Everyone was so gracious to us. I was introduced to a Tartans sports institution, Donnie Michel, who once had my job as a CMU student. (Donnie played golf at CMU and stays jn touch with his coach, Richard Erdelyi—who was one of my coaches in Junior League baseball in Highland Park; Rich stayed in Pittsburgh after graduating from the University of Pittsburgh and then coached a young high school quarterback named Dan Marino as well at CMU)
Donnie assisted in a very necessary way—calling out down, distance and players involved in a play so Mark could enter the information in real time, to be swallowed up and regurgitated by a NCAA program designed to give coaches and fans comprehensive data they need and want. This was so far different than what I was doing in 1969. He also does basketball stats too; that’s true love and dedication to his alma mater.

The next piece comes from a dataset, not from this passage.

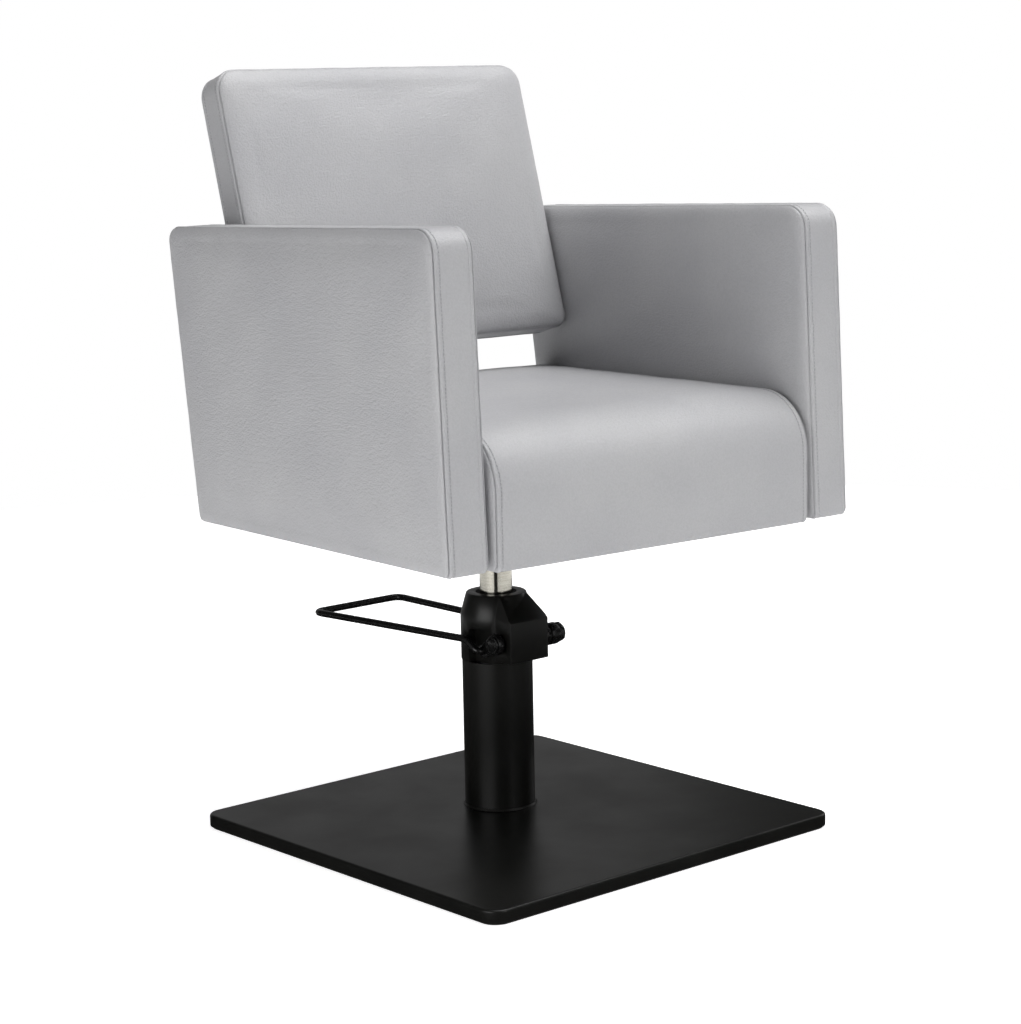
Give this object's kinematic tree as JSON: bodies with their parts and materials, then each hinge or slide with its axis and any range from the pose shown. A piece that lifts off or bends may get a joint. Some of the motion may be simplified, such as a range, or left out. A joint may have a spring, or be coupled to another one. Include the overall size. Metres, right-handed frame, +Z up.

What made it more fun was that at times, Mark of Donnie called for help and I was able to aid them with the number of a yard line where something had occurred at or which player(s) may have been on the play. Throughout the game I felt that surge of adrenaline which I had on Saturdays. The camaraderie in the press box was awesome.
Oh, and by the way, jt was a great game. Franklin and Marshall went out to a significant lead, only to have CMU come all the way back to forge ahead. F&M then went down the field and scored the winning touchdown and two-point conversion to leave Pittsburgh with a crucial win and ruin CMU’s Homecoming. (In 1969, Carnegie Tech won 7-6)

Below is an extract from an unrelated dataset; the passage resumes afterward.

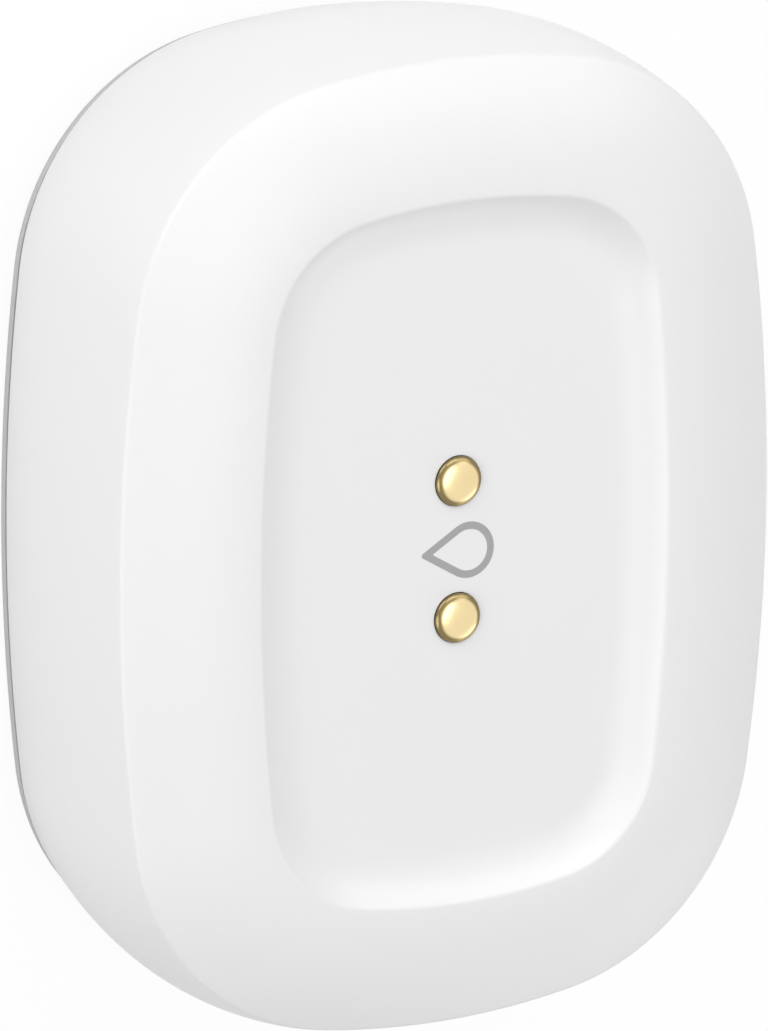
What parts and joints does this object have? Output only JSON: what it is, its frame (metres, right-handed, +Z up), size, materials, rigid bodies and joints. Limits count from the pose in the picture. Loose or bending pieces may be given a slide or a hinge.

This sets up a Centennial Conference winner-take-all matchup in Lancaster on Saturday between #3 Johns Hopkins (9-0; 6-0 CC) and #25 F&M (8-1; 6-0 CC). If I recover from this weekend and the long road trip with high speed crazy drivers out everywhere, my wife and I might just be inside Shadek Stadium on November 15th.
Many thanks to Lauren Packer Webster, Mark Fisher and Donnie Michel for helping me relive the magic which a press box had for me all those years ago. And for allowing me to take care of unfinished business in the best way possible.